In the pantheon of Sondheim masterpieces (a term that sounds redundant in retrospect), "Into the Woods" must rank near the top in terms of difficulty. For how does one pull off a musical that combines our most beloved fairytale characters--Cinderella, Little Red Riding Hood, Jack (of the Beanstalk fame)--and throws them all in the woods in a tale that's as overgrown as it is dark and, later on, moralizing?
The trick, one soon realizes, is a perfect brew of silliness and seriousness. Just the former, and "Woods" devolves into surface-level farce; with only the latter, the enchantment becomes lost, the wit and humor that make these silly bedtime-story denizens so human and relatable all reduced to thin air.
The main problem with Upstart's "Into the Woods" is that both traits want to hog the spotlight for its own. Director Joel Trinidad appears to be of two minds on how he wants to shape his "Woods," and the result is a perplexingly half-baked mess--one that revels in the musical-as-farce idea with the cheap props and economical costumes, while it also seriously wants to be a full-time fantasy-based dramedy about twisted happy endings.
This identity crisis manifests in the cast, who suffer from a lack of overall direction, their many-varied attacks on the characters never quite cohering into a singular shade.
Take Rachel Alejandro's portrayal of the Witch, for example. The character, however sinister, is also defined by what she sings: "I'm not good. I'm not nice. I'm just right."
Yet, Alejandro plays her too pretty, a princess in hag's clothing, with none of the inflections that would suggest this witch can cast curses and still be of clear mind to point out the mistakes of others. In other words, far from the musical's moral center, no matter how well she delivers her songs.
Or take Juliene Mendoza as Cinderella's Prince: a narcissistic, prancing philanderer, all right, but hardly alluring and, well, princely. Or Mica Pineda and Jillian Ita-as as Cinderella and Little Red, respectively--both pristine voices, but never quite full-blooded individuals so much as caricatures.
The only performers who evince genuine human qualities and showcase any growth in their characters are real-life husband-and-wife-tandem Lorenz Martinez and Sheila Valderrama-Martinez as the childless (and nameless) Baker and his wife--ironically, the two roles completely original to this musical.
During the performance we caught, the sound gave out in time for the Baker's big number near the end of the second act, titled "No More," when the happily-ever-afters have gone awry and he feels he's lost everything.
Pardon the cliché, but it was as magical as theater could get watching Martinez sing the number a capella, "all the lies, the false hopes, the goodbyes, the reverses," as the song goes, harrowingly fleshed out in his heartfelt, lived-in portrayal.
And most of the cast could definitely learn a thing or two in articulation and interpretation from Valderrama-Martinez's "Moments in the Woods," when the Baker's Wife, after a particularly sensual encounter in the woods, expresses her confusion through tongue-twisting lyrics that go, "Just a moment/One peculiar passing moment/Must it all be either less or more/Either plain or grand?/Is it always 'or'?/Is it never 'and'?"
In those lines, Sondheim might have also been hinting at the secret to his shows.
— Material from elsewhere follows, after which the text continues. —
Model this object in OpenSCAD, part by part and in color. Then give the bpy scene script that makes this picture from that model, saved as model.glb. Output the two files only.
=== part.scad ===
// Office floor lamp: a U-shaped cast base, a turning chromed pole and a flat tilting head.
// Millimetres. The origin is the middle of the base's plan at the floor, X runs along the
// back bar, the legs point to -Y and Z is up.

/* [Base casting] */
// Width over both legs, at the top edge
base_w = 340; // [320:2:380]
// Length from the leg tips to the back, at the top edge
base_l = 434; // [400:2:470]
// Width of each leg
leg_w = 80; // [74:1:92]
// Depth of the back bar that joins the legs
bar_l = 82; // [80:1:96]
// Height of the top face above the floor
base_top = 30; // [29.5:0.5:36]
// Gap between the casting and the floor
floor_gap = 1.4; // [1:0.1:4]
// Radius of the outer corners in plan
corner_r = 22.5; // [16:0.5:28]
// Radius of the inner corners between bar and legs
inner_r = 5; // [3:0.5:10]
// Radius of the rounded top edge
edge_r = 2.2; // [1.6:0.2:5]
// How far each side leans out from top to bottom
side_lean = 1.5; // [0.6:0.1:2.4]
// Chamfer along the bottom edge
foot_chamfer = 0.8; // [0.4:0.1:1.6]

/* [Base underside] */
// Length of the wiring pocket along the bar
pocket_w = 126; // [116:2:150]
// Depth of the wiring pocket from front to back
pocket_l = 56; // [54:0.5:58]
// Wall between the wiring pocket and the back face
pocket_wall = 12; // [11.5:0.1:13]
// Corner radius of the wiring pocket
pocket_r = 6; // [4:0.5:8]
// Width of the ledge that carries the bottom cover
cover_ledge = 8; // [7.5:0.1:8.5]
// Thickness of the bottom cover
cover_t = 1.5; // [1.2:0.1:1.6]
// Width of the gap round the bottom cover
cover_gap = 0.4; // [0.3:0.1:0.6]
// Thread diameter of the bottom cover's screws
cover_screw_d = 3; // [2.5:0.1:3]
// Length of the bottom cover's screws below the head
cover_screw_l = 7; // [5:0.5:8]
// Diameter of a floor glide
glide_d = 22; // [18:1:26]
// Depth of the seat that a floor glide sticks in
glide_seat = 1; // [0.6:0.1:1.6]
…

His musicals, which so often closely and accurately mimic reality, have always found their purest ground in ambiguity. There are no clear-cut paths and no singular answers, only moral dilemmas, decisions and choices all playing tug-of-war to create vivid, believable reflections of daily life.
In the case of "Into the Woods," it's the right blend of self-seriousness and self-parody. Failing that and one gets a production that's muddled, half-hearted and never striking a real chord in the viewer. One that remains, like the stories at its core, a shallow fairytale of missed opportunities.